Viel mehr Wahrheit als dort, konnte ich neben der Berührung und der Energiemedizin in den angegliederten Feldern der fünf Wandlungsphasen oder der TCM finden. Die hohe Flexibilität machte nach anfänglicher Skepsis trotz Faszination immer mehr Sinn, wenn es eine unbeschreibliche Vielfalt beschreiben können soll. Es muss eine Beschreibung sein, die Energie als Grundlage des Lebens begreift.
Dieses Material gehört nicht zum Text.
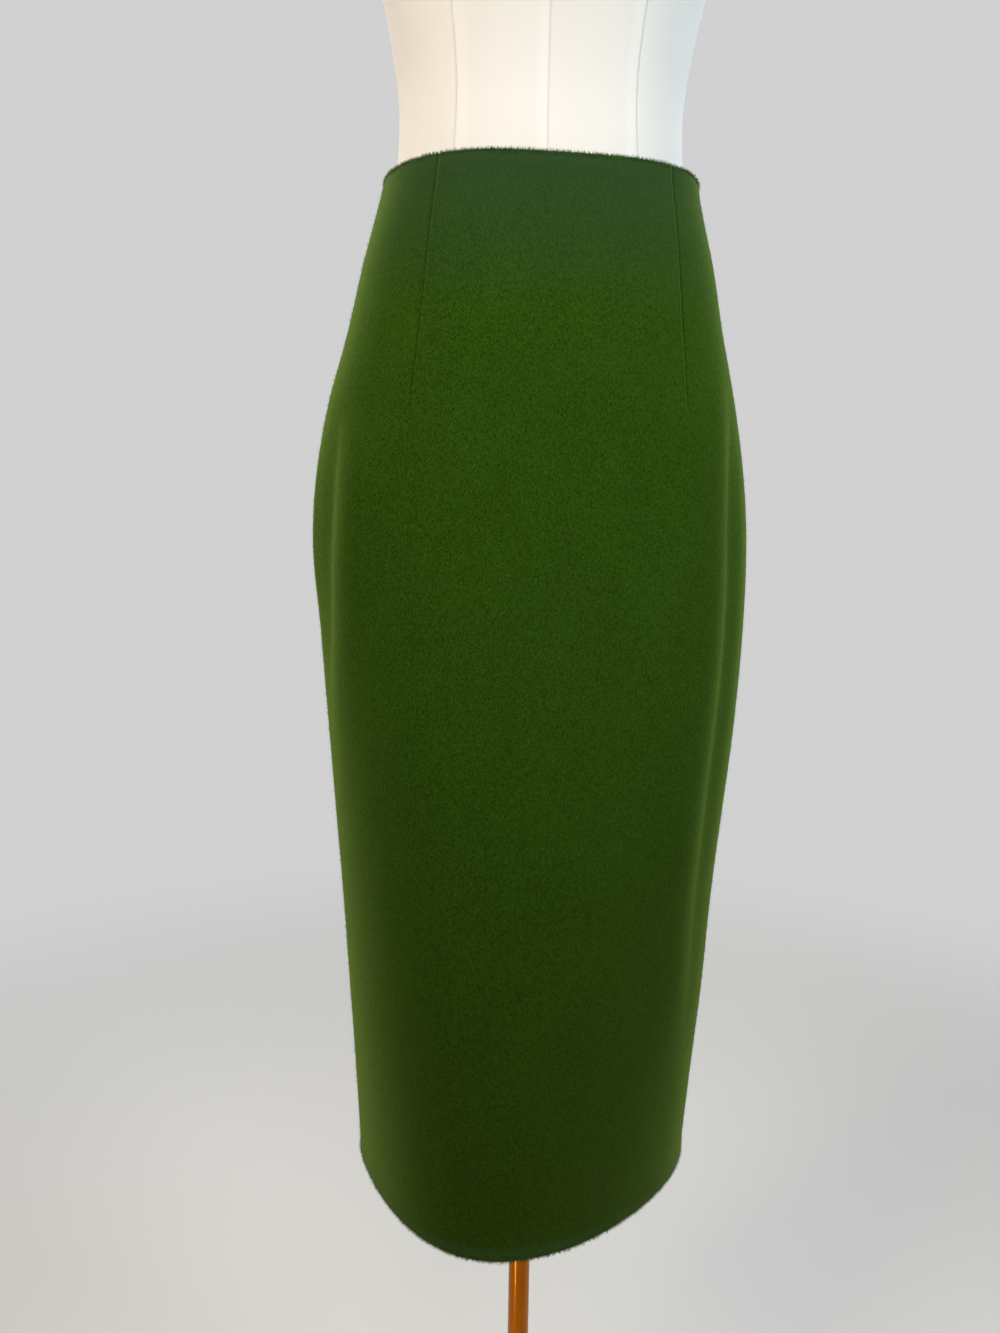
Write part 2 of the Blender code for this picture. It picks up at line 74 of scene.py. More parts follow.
# rise, half_width, front, back, flat, round, turn, skew, shift
SKIRT_RINGS = (
    (0.0000, 0.1435, 0.1480, 0.1340, 2.12, 1.50, 2.0, 0.0140, 0.0000),
    (0.0800, 0.1481, 0.1445, 0.1335, 2.20, 1.64, 2.2, 0.0120, 0.0005),
    (0.1600, 0.1533, 0.1405, 0.1325, 2.25, 1.80, 2.5, 0.0100, 0.0008),
    (0.2400, 0.1579, 0.1355, 0.1310, 2.30, 1.90, 2.8, 0.0080, 0.0007),
    (0.3200, 0.1643, 0.1290, 0.1290, 2.40, 2.00, 3.0, 0.0060, 0.0011),
    (0.4000, 0.1706, 0.1215, 0.1265, 2.50, 2.10, 3.2, 0.0050, 0.0012),
    (0.4700, 0.1746, 0.1150, 0.1235, 2.55, 2.20, 3.4, 0.0040, 0.0004),
    (0.5300, 0.1767, 0.1100, 0.1195, 2.60, 2.25, 3.6, 0.0035, -0.0020),
    (0.5850, 0.1732, 0.1055, 0.1130, 2.65, 2.25, 3.8, 0.0035, -0.0028),
    (0.6400, 0.1643, 0.1000, 0.1035, 2.70, 2.20, 4.0, 0.0035, -0.0022),
    (0.6950, 0.1503, 0.0935, 0.0925, 2.80, 2.15, 4.0, 0.0035, -0.0008),
    (0.7500, 0.1386, 0.0865, 0.0825, 2.90, 2.05, 4.0, 0.0035, 0.0004),
    (0.7900, 0.1280, 0.0820, 0.0765, 3.00, 2.00, 4.0, 0.0035, 0.0008),
    (0.8116, 0.1226, 0.0798, 0.0745, 3.00, 2.00, 4.0, 0.0035, 0.0014),
)

# panel, side, share of the quarter at the waist edge, share at the point, length
DARTS = (
    ("front", -1, 0.520, 0.465, 0.178),
    ("front", 1, 0.550, 0.485, 0.177),
    ("back", -1, 0.500, 0.450, 0.140),
    ("back", 1, 0.500, 0.450, 0.143),
)

# Soft ridges and troughs: side, place round the ring (0 centre front, 1 side seam,
# 2 centre back), lean of the place for each metre up, low end, high end, width, height.
FOLDS = (
    (1, 1.200, -0.10, 0.28, 0.60, 0.018, 0.0010),
    (-1, 1.170, -0.10, 0.22, 0.56, 0.016, 0.0011),
    (-1, 1.640, 0.05, 0.10, 0.42, 0.022, 0.0009),
    (1, 1.560, -0.05, 0.16, 0.50, 0.020, -0.0009),
    (-1, 0.300, 0.10, 0.05, 0.34, 0.034, 0.0005),
    (1, 0.180, -0.12, 0.12, 0.46, 0.040, -0.0006),
    (1, 0.420, 0.08, 0.30, 0.60, 0.030, 0.0005),
    (-1, 0.160, 0.05, 0.44, 0.74, 0.036, -0.0004),
)

# Creases where the cloth leaves the hips.  Each falls steeply on the side of the panel's
# middle and eases off towards the side seam: side, steep width, easy width, then rows of
# rise, place and depth.
CREASES = (
    (-1, 0.0125, 0.030, ((0.330, 0.860, 0.0), (0.413, 0.835, 0.0012), (0.458, 0.800, 0.0024),
                         (0.508, 0.768, 0.0036), (0.553, 0.752, 0.0042), (0.588, 0.752, 0.0034),
                         (0.640, 0.765, 0.0))),
    (1, 0.0120, 0.032, ((0.110, 0.640, 0.0), (0.200, 0.622, 0.0014), (0.290, 0.612, 0.0024),
                        (0.370, 0.625, 0.0031), (0.413, 0.638, 0.0034), (0.458, 0.648, 0.0036),
                        (0.508, 0.658, 0.0036), (0.553, 0.666, 0.0034), (0.593, 0.690, 0.0031),
                        (0.627, 0.725, 0.0022), (0.675, 0.760, 0.0))),
    (-1, 0.0140, 0.034, ((0.290, 1.250, 0.0), (0.400, 1.270, 0.0018), (0.500, 1.285, 0.0034),
                         (0.570, 1.275, 0.0026), (0.640, 1.260, 0.0))),
    (1, 0.0150, 0.030, ((0.150, 1.360, 0.0), (0.280, 1.345, 0.0016), (0.400, 1.330, 0.0030),
                        (0.510, 1.300, 0.0040), (0.580, 1.290, 0.0028), (0.650, 1.270, 0.0))),
)
# The cloth turns more sharply along the skirt's sides: side, place, low end, high end,
# width, height.
SIDE_TURNS = (
    (-1, 0.905, 0.40, 0.66, 0.0100, 0.0013),
    (1, 0.905, 0.22, 0.66, 0.0100, 0.0014),
    (-1, 1.100, 0.36, 0.62, 0.0110, 0.0011),
    (1, 1.110, 0.30, 0.66, 0.0110, 0.0011),
)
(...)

Ein weiterer bedeutender Aspekt der mich an der Ausbildung festhalten ließ, war der Zugang zu mir selber. Nicht nur durch die Kurse, sondern allein das ernsthafte Praktizieren von Shiatsu zeigte mir mein Inneres in einer meditativen und bewegten Art, die festigend und zuversichtlich auf mich wirkte. Hierbei spielte es auch eine Rolle, dass es eine Arbeit zu zweit ist (im Gegensatz zum Meditieren). Das lehnen miteinander fühlt sich mitunter an wie ein Tanz. Und es ist immer wieder und immer noch wie ein Geschenk, wenn die Menschen bewegt und berührt nachhause gehen.
Ich wünsche mir sehr einen Weg zu finden, Shiatsu und die Vorstellung des Lebens dahinter in die Gesellschaft zu bringen. Das Bewusstsein dafür zu schärfen, welche Bedeutung Berührung und sich bewegende und verformende Energie für unsere Gesundheit hat. Ich wünsche mir durch zunehmende und weiter verbreitete Praxis auf eine Auflösung des „Hokuspokus“Gehabes hinzuwirken. Und ich möchte Teil davon sein ein Bewusstsein über und ein Spüren von und in sich selbst zu ermöglichen, erfahrbar zu machen und im besten Falle zu etablieren. Nicht zuletzt auch gerade weil ich durch mein Studium (in dem ich mich beim Abschluss ausführlich mit dem (globalen) Gesundheitssystem auseinandersetzte) Einblicke erhalten konnte, wie sich unser Verständnis von Gesundheit und Krankheit historisch und kulturell entwickelt hat.